IBN AL-BAQILLANI

by Dr. G.F. Haddad

Ibn al-Bāqillānī, Muhammad ibn al-Tayyib ibn Muhammad ibn Ja`far ibn Qāsim, Shaykh al-Islām, al-Qādī Abū Bakr ibn al-Bāqillānī al-Basrī al-Baghdādī al-Mālikī al-Ash`arī (d 403), eulogized by al-Dhahabī as "the erudite Imām, peerless Master of the mutakallimīn, and foremost of the Scholars of usūl, author of many books, the examplar of perspicuity and intelligence." Elsewhere he exclaims: "There is not, among all the Ash`arī Scholars of kalām, anyone better than him!" [1] Al-Qādī `Iyād said: "He is known as the Sword of the Sunna (Sayf al-Sunnah) and the Spokesman of the Community (Lisān al-Umma), a mutakallim who spoke the language of the hadīth Scholars, adhering to the doctrine of Abū al-Hasan al-Ash`arī, and the apex of Mālikī Scholars in his time. His gathering in al-Basra was huge." Al-Khatīb narrates that Ibn al-Bāqillānī's nightly wird - at home or abroad - consisted in twenty tarwīha or twenty pauses, each pause separating sets of two to four rak`ats.
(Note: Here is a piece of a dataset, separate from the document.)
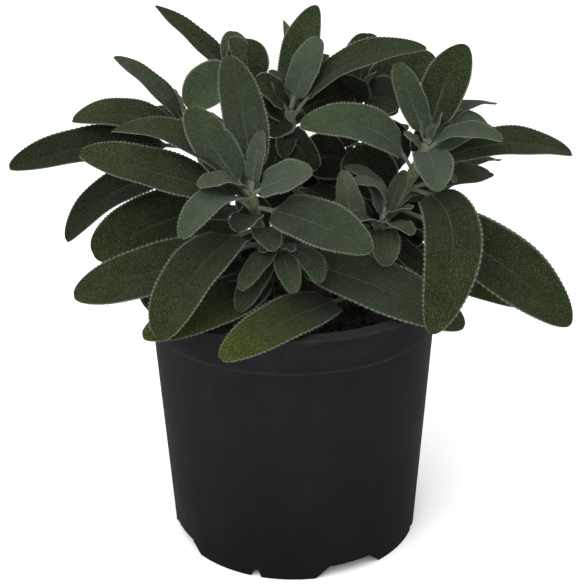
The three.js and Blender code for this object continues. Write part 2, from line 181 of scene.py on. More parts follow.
LEAFY_STEMS: tuple[StemPlan, ...] = (
    StemPlan("front_left", (
        ShootPlan(STEM_WIDTH, ((-8, -4, 76), (-8, -4, 112), (-12, -18, 130), (-15, -26, 147)), (
            LeafPlan(0.97, (-23, -6, 192), 17, -3, -6, 0, age=LeafAge.HALF_GROWN),
            LeafPlan(0.97, (-36, -16, 176), 16, 2, 3, -35, age=LeafAge.HALF_GROWN),
            LeafPlan(1, (-11, -18, 168), 7, 2, -1, 0, age=LeafAge.YOUNG),
            LeafPlan(0.97, (-17, -10, 153), 8, 2, 0, 0),
            LeafPlan(1, (-32, -40, 154), 11, 8, 0, -10, age=LeafAge.YOUNG),
            LeafPlan(0.85, (-37, -56, 141), 13, 20, -3, -10, age=LeafAge.YOUNG),
            LeafPlan(1, (7, -34, 157), 15, 3, 0, 35, age=LeafAge.YOUNG, end=LeafTip.POINTED),
            LeafPlan(0.9, (27, -48, 133), 20, 7, 0, 30, age=LeafAge.HALF_GROWN, end=LeafTip.POINTED),
            LeafPlan(0.93, (-73, -32, 164), 22, 4, 2, -25),
            LeafPlan(0.93, (-65, -8, 166), 19, 22, 0, -10, end=LeafTip.POINTED),
            LeafPlan(0.72, (-45, -62, 107), 24, 18, 0, 0, age=LeafAge.GROWN, end=LeafTip.ROUND),
            LeafPlan(0.6, (-81, -24, 108), 22, 6, 3, -38),
            LeafPlan(0.42, (-52, -56, 105.5), 20, 13, 19, -20, age=LeafAge.YELLOWING, end=LeafTip.ROUND),
            LeafPlan(0.8, (-19, -38, 137), 11, 5, 0, 0),
            LeafPlan(0.72, (-7, -41, 131), 10, 4, 0, 0),
            LeafPlan(0.9, (-26, -28, 149), 11, 4, 0, -10),
            LeafPlan(0.55, (-39, -8, 127), 15, 4, 0, -20, age=LeafAge.SHADED),
            LeafPlan(0.5, (20, -4, 124), 14, 5, 0, 0, age=LeafAge.SHADED),
            LeafPlan(0.4, (-28, -30, 116), 18, 5, 0, -10, age=LeafAge.SHADED),
        )),
        ShootPlan(SHOOT_WIDTH, ((-9, -9, 117), (-8, -12, 121), (-6, -17, 124), (-5, -23, 127)), (
            # The first five leaves here are set half grown as painted shade, which makes them darker than
            # young leaves.
            LeafPlan(0.9, (-18, -50, 120), 8, 5, 0, -10, age=LeafAge.HALF_GROWN),
            LeafPlan(0.7, (-19, -48, 111), 10, 4, 0, -10, age=LeafAge.HALF_GROWN),
            LeafPlan(0.9, (0, -46, 117), 9, 4, 0, 0, age=LeafAge.HALF_GROWN),
            LeafPlan(0.9, (9, -42, 119), 9, 4, 7, 10, age=LeafAge.HALF_GROWN),
            LeafPlan(0.7, (12, -30, 119), 10, 3, 0, 10, age=LeafAge.HALF_GROWN),
            LeafPlan(1, (-11, -34, 128), 5, 1, 0, 0),
            LeafPlan(1, (0, -33, 128), 5, 1, 0, 0),
            LeafPlan(0.3, (61, -42, 102), 22, 12, -3, 32, age=LeafAge.HALF_GROWN),
        )),
    )),
    StemPlan("right", (
        ShootPlan(STEM_WIDTH, ((21, 3, 76), (21, 3, 112), (38, -2, 128), (51, 5, 156)), (
            LeafPlan(1, (39, 10, 186), 11, 2, 0, -50),
            LeafPlan(1, (66, 18, 191), 17, 3, 4, 35, end=LeafTip.POINTED),
            LeafPlan(1, (56, 8, 168), 5, 1, 0, 0),
            LeafPlan(1, (50, 8, 168), 5, 1, 0, 0),
            LeafPlan(0.97, (77, -8, 161), 12, 12, 0, 15, age=LeafAge.YOUNG),
            LeafPlan(0.97, (42, 4, 161), 6, 2, 0, -20),
            LeafPlan(0.97, (52, -22, 146), 14.5, 10, 0, 0, age=LeafAge.YOUNG, end=LeafTip.POINTED),
            LeafPlan(0.88, (107, 10, 151), 17, 18, 0, 25),
            LeafPlan(0.8, (78, 20, 141), 14, 6, -5, 20),
            LeafPlan(0.93, (81, 34, 165), 11, 18, 0, 0, bend=0.4),
            LeafPlan(0.9, (77, 26, 159), 13, 20, 0, 35, age=LeafAge.YOUNG),
            LeafPlan(0.95, (61, -4, 144), 7, 3, 0, 0),
            LeafPlan(0.7, (102.5, -28, 96), 25, 16, 3, 42, end=LeafTip.POINTED),
            LeafPlan(0.45, (87, -10, 97.5), 19, 13, -3, 30, age=LeafAge.YELLOWING),
            LeafPlan(0.8, (47.5, -56, 105.5), 21, 18, 24, 0, bend=0.3),
            LeafPlan(0.88, (3, -2, 166), 19, 23.5, 0, -35, age=LeafAge.HALF_GROWN),
            LeafPlan(0.2, (-24, -74, 105), 18, 20, 7, -24, bend=0.7, age=LeafAge.YELLOWING),
            LeafPlan(0.85, (70, 50, 161), 16, 8, 0, 0, age=LeafAge.SHADED),
            LeafPlan(0.65, (86, 48, 138), 18, 14, 0, 0, age=LeafAge.SHADED),
            LeafPlan(0.35, (52, 14, 129), 18, 4, 0, 40, age=LeafAge.SHADED),
            LeafPlan(0.45, (69, 60, 124), 18, 14, 0, 0, age=LeafAge.SHADED),
            LeafPlan(0.72, (22, 12, 152), 20, 4, 0, -50, age=LeafAge.SHADED),
            LeafPlan(0.5, (26, 12, 139), 14, 4, 0, -40, age=LeafAge.SHADED),
        )),
        ShootPlan(SHOOT_WIDTH, ((25, 1, 114), (27, -2, 120), (32, -8, 125), (34, -14, 132)), (
            LeafPlan(1, (21, -12, 147), 8, 13, -5, 0),
            LeafPlan(0.9, (20, 4, 148.5), 8, 12, -4, 0),
            LeafPlan(1, (31, -6, 145), 7, 2, 0, 0),
            LeafPlan(1, (42, -4, 149), 6, 2, 0, 20, age=LeafAge.HALF_GROWN),
            LeafPlan(0.9, (19, -32, 139), 10, 4, 0, -10),
            LeafPlan(0.9, (33, -36, 123), 11, 5, 0, 0),
            LeafPlan(1, (43, -22, 140), 8, 3, 0, 0, age=LeafAge.HALF_GROWN),
            LeafPlan(0.9, (42, -34, 134), 8, 5, 0, 0, age=LeafAge.HALF_GROWN),
            LeafPlan(0.7, (48, -26, 114), 12, 5, 0, 0, age=LeafAge.SHADED),
            LeafPlan(0.8, (15, -10, 138), 13, 4, 0, -20, age=LeafAge.SHADED),
            LeafPlan(0.4, (19, -14, 152), 11, -8, 0, 15),
            LeafPlan(0.9, (51, 2, 119), 13, 4, 0, 0, age=LeafAge.SHADED),
            LeafPlan(0.6, (49, 6, 123), 18, 4, 0, 50, age=LeafAge.SHADED),
        )),
    )),
    StemPlan("back", (
        ShootPlan(STEM_WIDTH, ((5, 22, 76), (5, 22, 118), (1, 20, 140), (-1, 25, 165)), (
            LeafPlan(0.97, (10, 40, 203), 17, 2, 3, 0, end=LeafTip.POINTED),
            LeafPlan(1, (11, 24, 193), 13, 2, 0, 58, age=LeafAge.YOUNG, end=LeafTip.ROUND),
            LeafPlan(0.95, (51, 18, 190), 20, 19.5, 0, 20, end=LeafTip.POINTED),
            LeafPlan(1, (-3, 50, 196), 6, 3, -6, 0, end=LeafTip.SHARP),
            LeafPlan(1, (14, 40, 184), 12, 4, 0, 0),
            LeafPlan(1, (-14, 20, 178), 15, 3, 0, -40),
            LeafPlan(0.97, (-8, 30, 180), 10, 2, 0, 0),
            LeafPlan(0.9, (10, 0, 149), 13, 8, 0, 60, age=LeafAge.SHADED),
            LeafPlan(0.9, (-3, 4, 152), 8, 4, 0, 0, age=LeafAge.SHADED),
            LeafPlan(0.85, (6, 73, 160), 17, 12, 0, 0, age=LeafAge.SHADED),
            LeafPlan(0.6, (24, 72, 122), 18, 16, 0, 0, age=LeafAge.SHADED),
            LeafPlan(0.5, (-12, 70, 116), 18, 14, 0, 0, age=LeafAge.SHADED),
            LeafPlan(0.9, (-9, 8, 139), 19, 6, 0, 0, age=LeafAge.SHADED),
            LeafPlan(0.97, (24, 34, 170), 18, 6, 0, 45, age=LeafAge.SHADED),
            LeafPlan(0.6, (17, 6, 129), 16, 6, 0, 0, age=LeafAge.SHADED),
            LeafPlan(0.72, (22, 30, 145), 20, 6, 0, 55, age=LeafAge.SHADED),
            LeafPlan(0.97, (-11, 18, 158), 18, 5, 0, -30, age=LeafAge.SHADED),
            LeafPlan(0.93, (-13, 24, 173), 14, 4, 0, -40, age=LeafAge.SHADED),
            LeafPlan(0.42, (16, 36, 133), 18, 4, 0, 40, age=LeafAge.SHADED),
            LeafPlan(0.38, (-11, 22, 134), 20, 4, 0, -50, age=LeafAge.SHADED),
        )),
        ShootPlan(SHOOT_WIDTH, ((5, 22, 112), (12, 32, 118), (24, 40, 135), (27, 42, 165)), (
            LeafPlan(1, (31, 58, 189), 16, 2, 0, 0, end=LeafTip.ROUND),
            LeafPlan(1, (58, 44, 181), 20, 6, 0, 42, age=LeafAge.GROWN),
            LeafPlan(0.9, (42, 30, 163), 14, 5, 0, 30),
            LeafPlan(1, (44, 30, 168), 17, 5, 0, 60, age=LeafAge.HALF_GROWN, end=LeafTip.ROUND),
            LeafPlan(1, (33, 38, 177), 9, 1, 0, 0),
            LeafPlan(0.95, (19, 30, 178), 17, 3, 0, 0, age=LeafAge.SHADED),
            LeafPlan(0.8, (41, 16, 143), 15, 5, 0, 0, age=LeafAge.SHADED),
            LeafPlan(0.8, (48, 70, 145), 16, 10, 0, 0, age=LeafAge.SHADED),
            LeafPlan(0.75, (15, 18, 135), 18, 5, 0, 0, age=LeafAge.SHADED),
            LeafPlan(0.6, (33, 24, 130), 17, 5, 0, 0, age=LeafAge.SHADED),
            LeafPlan(0.88, (47, 38, 141), 20, 5, 0, 50, age=LeafAge.SHADED),
            LeafPlan(1, (16, 40, 169), 14, 4, 0, -20, age=LeafAge.SHADED),
            LeafPlan(0.35, (37, 34, 140), 18, 4, 0, 50, age=LeafAge.SHADED),
            LeafPlan(0.9, (15, 36, 151), 20, 4, 0, -40, age=LeafAge.SHADED),
        )),
    )),
    StemPlan("back_left", (
        ShootPlan(STEM_WIDTH, ((-20, 18, 76), (-20, 18, 115), (-32, 20, 135), (-41, 25, 163)), (
            LeafPlan(0.9, (-69, 34, 185), 12, 8, 0, -12, end=LeafTip.POINTED),
            LeafPlan(0.8, (-85, 22, 163), 16, 23, 0, -32, bend=0.55),
            LeafPlan(1, (-45, 24, 174), 7, 1, 0, 0),
            LeafPlan(0.85, (-108, 8, 148), 20, 13, 0, -28, age=LeafAge.SHADED),
            LeafPlan(0.7, (-87, 0, 121), 20, 26, 0, -20, bend=0.55, age=LeafAge.SHADED),
            LeafPlan(0.55, (-75, -12, 120), 25, 17, 2, -45, end=LeafTip.ROUND),
            LeafPlan(0.9, (-66, 58, 156), 17, 10, 0, 0, age=LeafAge.SHADED),
            LeafPlan(0.65, (-76, 48, 128), 18, 14, 0, 0, age=LeafAge.SHADED),
            LeafPlan(0.45, (-46, 66, 116), 18, 14, 0, 0, age=LeafAge.SHADED),
            LeafPlan(0.5, (-43, 4, 123), 16, 4, 0, -20, age=LeafAge.SHADED),
            LeafPlan(0.42, (-37, 2, 129), 20, 4, 0, -50, age=LeafAge.SHADED),
            LeafPlan(0.2, (-7, 12, 114), 17, 4, 0, 50, age=LeafAge.SHADED),
        )),
        ShootPlan(SHOOT_WIDTH, ((-21, 18, 124), (-20, 22, 140), (-18, 26, 150), (-17, 30, 171)), (
            LeafPlan(1, (-53, 44, 203), 15, 3, 0, -6, end=LeafTip.SHARP),
            LeafPlan(0.97, (-23, 48, 192), 13, 3, 3, 0),
            LeafPlan(1, (-24, 34, 191), 15, 2, -6, 0, age=LeafAge.HALF_GROWN),
            LeafPlan(1, (-18, 42, 190), 17, 3, 0, 10),
            LeafPlan(0.95, (-40, 18, 168), 21, 18, -5, -35, age=LeafAge.HALF_GROWN),
            LeafPlan(0.9, (-25, 16, 165), 8, 2, 0, 0),
            LeafPlan(0.8, (-26, 8, 158), 9, 3, 0, 0),
            LeafPlan(0.85, (-32, 70, 166), 16, 10, 0, 0, age=LeafAge.SHADED),
            LeafPlan(0.5, (-33, 5, 167), 14, 4, 0, -45, age=LeafAge.SHADED),
            LeafPlan(0.1, (-33, 2, 125), 16, 5, 0, 0, age=LeafAge.SHADED),
            LeafPlan(0.2, (-12, 4, 122), 14, 5, 0, 0, age=LeafAge.SHADED),
        )),
    )),
)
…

Ibn al-Bāqillānī took al-Ash`arī's teachings from Ibn Mujāhid. He used to say: "I consider the best part of me the time when I fully understand al-Ash`arī's discourse." [2] He used al-Ash`arī's method to defeat virtually every sect in his time - including the Christians - among them the Rāfida, Mu`tazila, Khawārij, Jahmiyya, Karrāmiyya, Mushabbiha, and Hashwiyya. Against the latter he stated:
Whoever claims that the letter s in bismillāh, which comes after the letter b, and the letter m which comes after the letter s, have no beginning, he has taken leave of everything rational, denied what is obligatorily known, and contradicted the obvious.... And how can we hope to direct through proofs someone mulish enough to deny what is necessarily known? [3]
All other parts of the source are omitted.